Semantically-Based Animal Pose Estimation in the Wild
Keywords: Semantic Segmentation, Animal Pose Estimation, Deep Learning, Wild Animals
Abstract. Accurate animal pose estimation in the wild is potentially useful for many downstream applications such as wildlife conservation. Currently, the main approach to assessing animal poses is based on identifying keypoints of the body and constructing the skeleton. However, a direct application of frameworks to human pose estimation is not successful due to the features of the skeletal structure of humans and mammals. In this study, we propose a two-stage method: coarse-tuning with animal detection using a bounding box, as is done in most similar methods, and fine-tuning with semantic segmentation of animal. The YOLOv8 Pose Estimation and Pose Keypoint Classification model was chosen as the base model for keypoint extraction.
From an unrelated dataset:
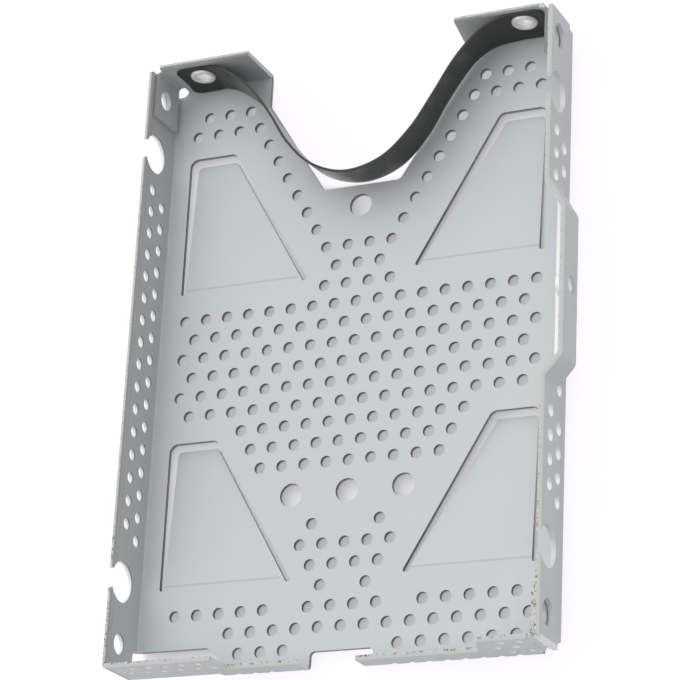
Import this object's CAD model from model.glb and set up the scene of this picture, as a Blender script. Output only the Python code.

Extensive training experiments were conducted using the AwA2 dataset (with a small number of samples from own dataset), the AP-10K dataset, and the Tiger-Pose dataset. The trained model was tested on own dataset collected from camera traps in the Ergaki National Park, Russia. Experimental results show that the proposed algorithm using additional semantic segmentation increases the accuracy of animal pose estimation by 3.6–4.8% on samples of the Ergaki dataset.